[START]

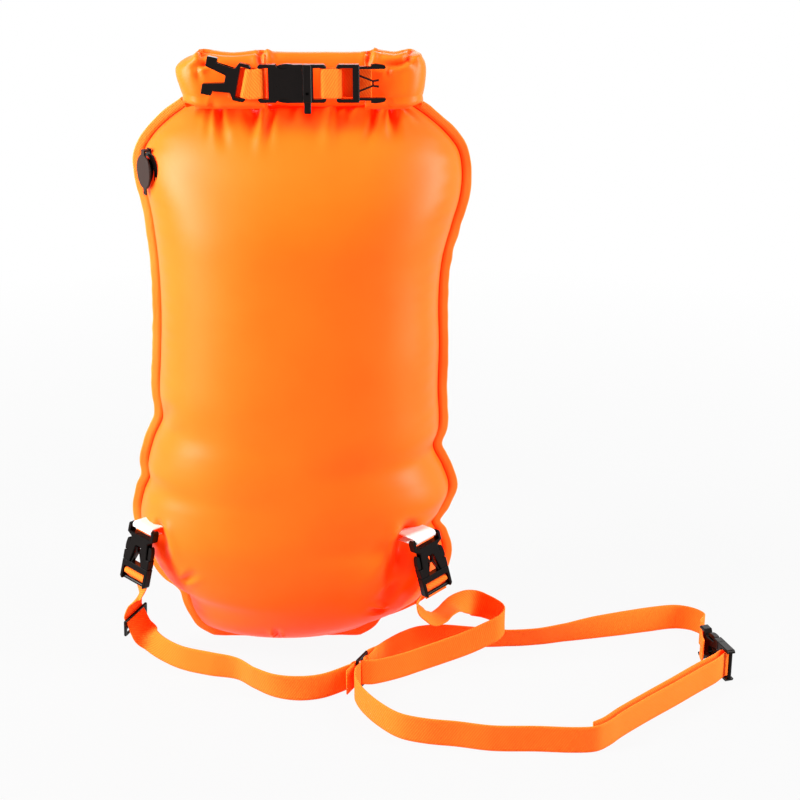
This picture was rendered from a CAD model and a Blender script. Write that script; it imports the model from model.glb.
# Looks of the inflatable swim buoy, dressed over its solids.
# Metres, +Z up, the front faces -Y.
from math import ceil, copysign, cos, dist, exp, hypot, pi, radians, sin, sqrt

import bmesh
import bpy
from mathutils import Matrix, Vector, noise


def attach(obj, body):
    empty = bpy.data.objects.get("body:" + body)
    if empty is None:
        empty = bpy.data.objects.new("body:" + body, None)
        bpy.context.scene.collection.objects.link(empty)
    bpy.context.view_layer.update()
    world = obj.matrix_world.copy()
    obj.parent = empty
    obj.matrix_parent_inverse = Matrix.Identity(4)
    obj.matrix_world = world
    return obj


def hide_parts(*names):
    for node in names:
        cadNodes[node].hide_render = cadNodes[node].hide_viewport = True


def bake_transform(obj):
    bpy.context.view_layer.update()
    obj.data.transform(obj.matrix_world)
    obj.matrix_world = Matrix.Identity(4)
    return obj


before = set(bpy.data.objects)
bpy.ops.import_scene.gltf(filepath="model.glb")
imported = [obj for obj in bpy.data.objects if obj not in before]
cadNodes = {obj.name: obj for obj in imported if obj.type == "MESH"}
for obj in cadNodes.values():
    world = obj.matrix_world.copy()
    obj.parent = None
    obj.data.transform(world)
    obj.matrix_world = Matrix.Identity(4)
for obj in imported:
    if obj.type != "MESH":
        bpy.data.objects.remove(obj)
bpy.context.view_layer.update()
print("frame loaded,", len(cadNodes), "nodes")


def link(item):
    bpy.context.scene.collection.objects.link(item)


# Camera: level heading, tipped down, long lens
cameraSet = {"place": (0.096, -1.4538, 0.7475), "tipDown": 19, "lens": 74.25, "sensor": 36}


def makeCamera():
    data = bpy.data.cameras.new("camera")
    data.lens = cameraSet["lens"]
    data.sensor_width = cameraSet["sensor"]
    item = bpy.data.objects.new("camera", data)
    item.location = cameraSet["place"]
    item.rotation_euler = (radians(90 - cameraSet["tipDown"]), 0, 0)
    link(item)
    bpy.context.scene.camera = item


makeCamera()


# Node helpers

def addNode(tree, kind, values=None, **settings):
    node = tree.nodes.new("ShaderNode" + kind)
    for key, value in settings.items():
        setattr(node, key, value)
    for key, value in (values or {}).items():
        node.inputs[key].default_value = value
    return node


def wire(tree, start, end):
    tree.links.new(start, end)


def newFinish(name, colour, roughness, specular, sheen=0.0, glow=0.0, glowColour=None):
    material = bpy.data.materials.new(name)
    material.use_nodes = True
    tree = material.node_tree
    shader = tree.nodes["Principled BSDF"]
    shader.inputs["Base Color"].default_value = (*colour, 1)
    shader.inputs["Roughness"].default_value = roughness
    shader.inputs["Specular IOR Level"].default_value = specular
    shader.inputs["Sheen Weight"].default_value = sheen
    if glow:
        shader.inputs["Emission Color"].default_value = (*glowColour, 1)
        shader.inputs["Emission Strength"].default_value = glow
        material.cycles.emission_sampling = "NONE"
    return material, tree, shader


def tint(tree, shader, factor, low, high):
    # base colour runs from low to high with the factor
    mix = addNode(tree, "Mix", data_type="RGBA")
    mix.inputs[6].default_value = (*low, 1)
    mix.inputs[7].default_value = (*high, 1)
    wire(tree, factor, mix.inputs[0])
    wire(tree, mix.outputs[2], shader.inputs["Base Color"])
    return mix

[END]

_Goal_
Each line of the listing should be echoed back exactly.

_Solution to this task_
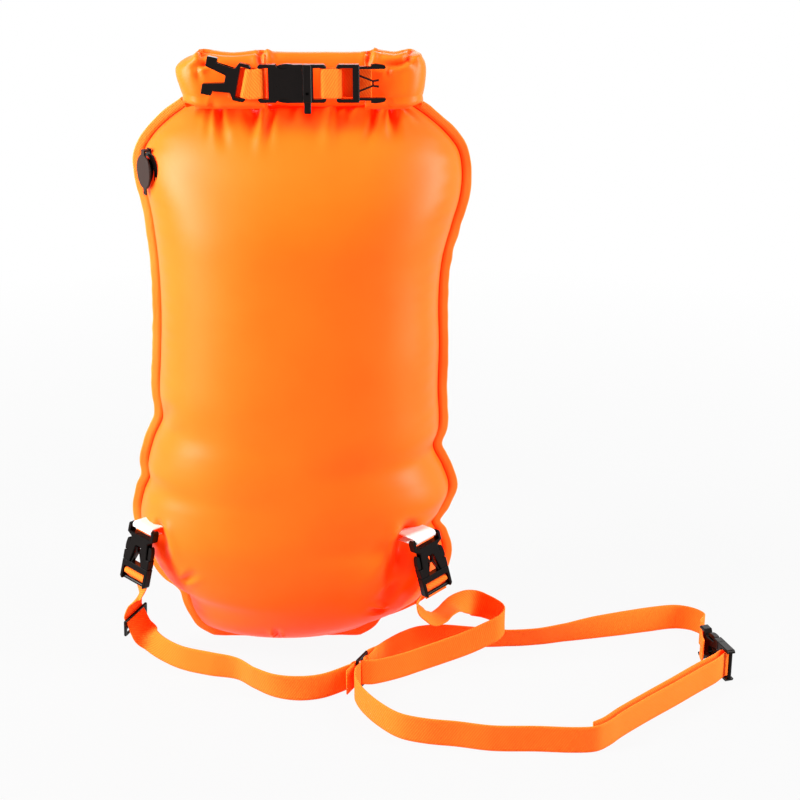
This picture was rendered from a CAD model and a Blender script. Write that script; it imports the model from model.glb.
# Looks of the inflatable swim buoy, dressed over its solids.
# Metres, +Z up, the front faces -Y.
from math import ceil, copysign, cos, dist, exp, hypot, pi, radians, sin, sqrt

import bmesh
import bpy
from mathutils import Matrix, Vector, noise


def attach(obj, body):
    empty = bpy.data.objects.get("body:" + body)
    if empty is None:
        empty = bpy.data.objects.new("body:" + body, None)
        bpy.context.scene.collection.objects.link(empty)
    bpy.context.view_layer.update()
    world = obj.matrix_world.copy()
    obj.parent = empty
    obj.matrix_parent_inverse = Matrix.Identity(4)
    obj.matrix_world = world
    return obj


def hide_parts(*names):
    for node in names:
        cadNodes[node].hide_render = cadNodes[node].hide_viewport = True


def bake_transform(obj):
    bpy.context.view_layer.update()
    obj.data.transform(obj.matrix_world)
    obj.matrix_world = Matrix.Identity(4)
    return obj


before = set(bpy.data.objects)
bpy.ops.import_scene.gltf(filepath="model.glb")
imported = [obj for obj in bpy.data.objects if obj not in before]
cadNodes = {obj.name: obj for obj in imported if obj.type == "MESH"}
for obj in cadNodes.values():
    world = obj.matrix_world.copy()
    obj.parent = None
    obj.data.transform(world)
    obj.matrix_world = Matrix.Identity(4)
for obj in imported:
    if obj.type != "MESH":
        bpy.data.objects.remove(obj)
bpy.context.view_layer.update()
print("frame loaded,", len(cadNodes), "nodes")


def link(item):
    bpy.context.scene.collection.objects.link(item)


# Camera: level heading, tipped down, long lens
cameraSet = {"place": (0.096, -1.4538, 0.7475), "tipDown": 19, "lens": 74.25, "sensor": 36}


def makeCamera():
    data = bpy.data.cameras.new("camera")
    data.lens = cameraSet["lens"]
    data.sensor_width = cameraSet["sensor"]
    item = bpy.data.objects.new("camera", data)
    item.location = cameraSet["place"]
    item.rotation_euler = (radians(90 - cameraSet["tipDown"]), 0, 0)
    link(item)
    bpy.context.scene.camera = item


makeCamera()


# Node helpers

def addNode(tree, kind, values=None, **settings):
    node = tree.nodes.new("ShaderNode" + kind)
    for key, value in settings.items():
        setattr(node, key, value)
    for key, value in (values or {}).items():
        node.inputs[key].default_value = value
    return node


def wire(tree, start, end):
    tree.links.new(start, end)


def newFinish(name, colour, roughness, specular, sheen=0.0, glow=0.0, glowColour=None):
    material = bpy.data.materials.new(name)
    material.use_nodes = True
    tree = material.node_tree
    shader = tree.nodes["Principled BSDF"]
    shader.inputs["Base Color"].default_value = (*colour, 1)
    shader.inputs["Roughness"].default_value = roughness
    shader.inputs["Specular IOR Level"].default_value = specular
    shader.inputs["Sheen Weight"].default_value = sheen
    if glow:
        shader.inputs["Emission Color"].default_value = (*glowColour, 1)
        shader.inputs["Emission Strength"].default_value = glow
        material.cycles.emission_sampling = "NONE"
    return material, tree, shader


def tint(tree, shader, factor, low, high):
    # base colour runs from low to high with the factor
    mix = addNode(tree, "Mix", data_type="RGBA")
    mix.inputs[6].default_value = (*low, 1)
    mix.inputs[7].default_value = (*high, 1)
    wire(tree, factor, mix.inputs[0])
    wire(tree, mix.outputs[2], shader.inputs["Base Color"])
    return mix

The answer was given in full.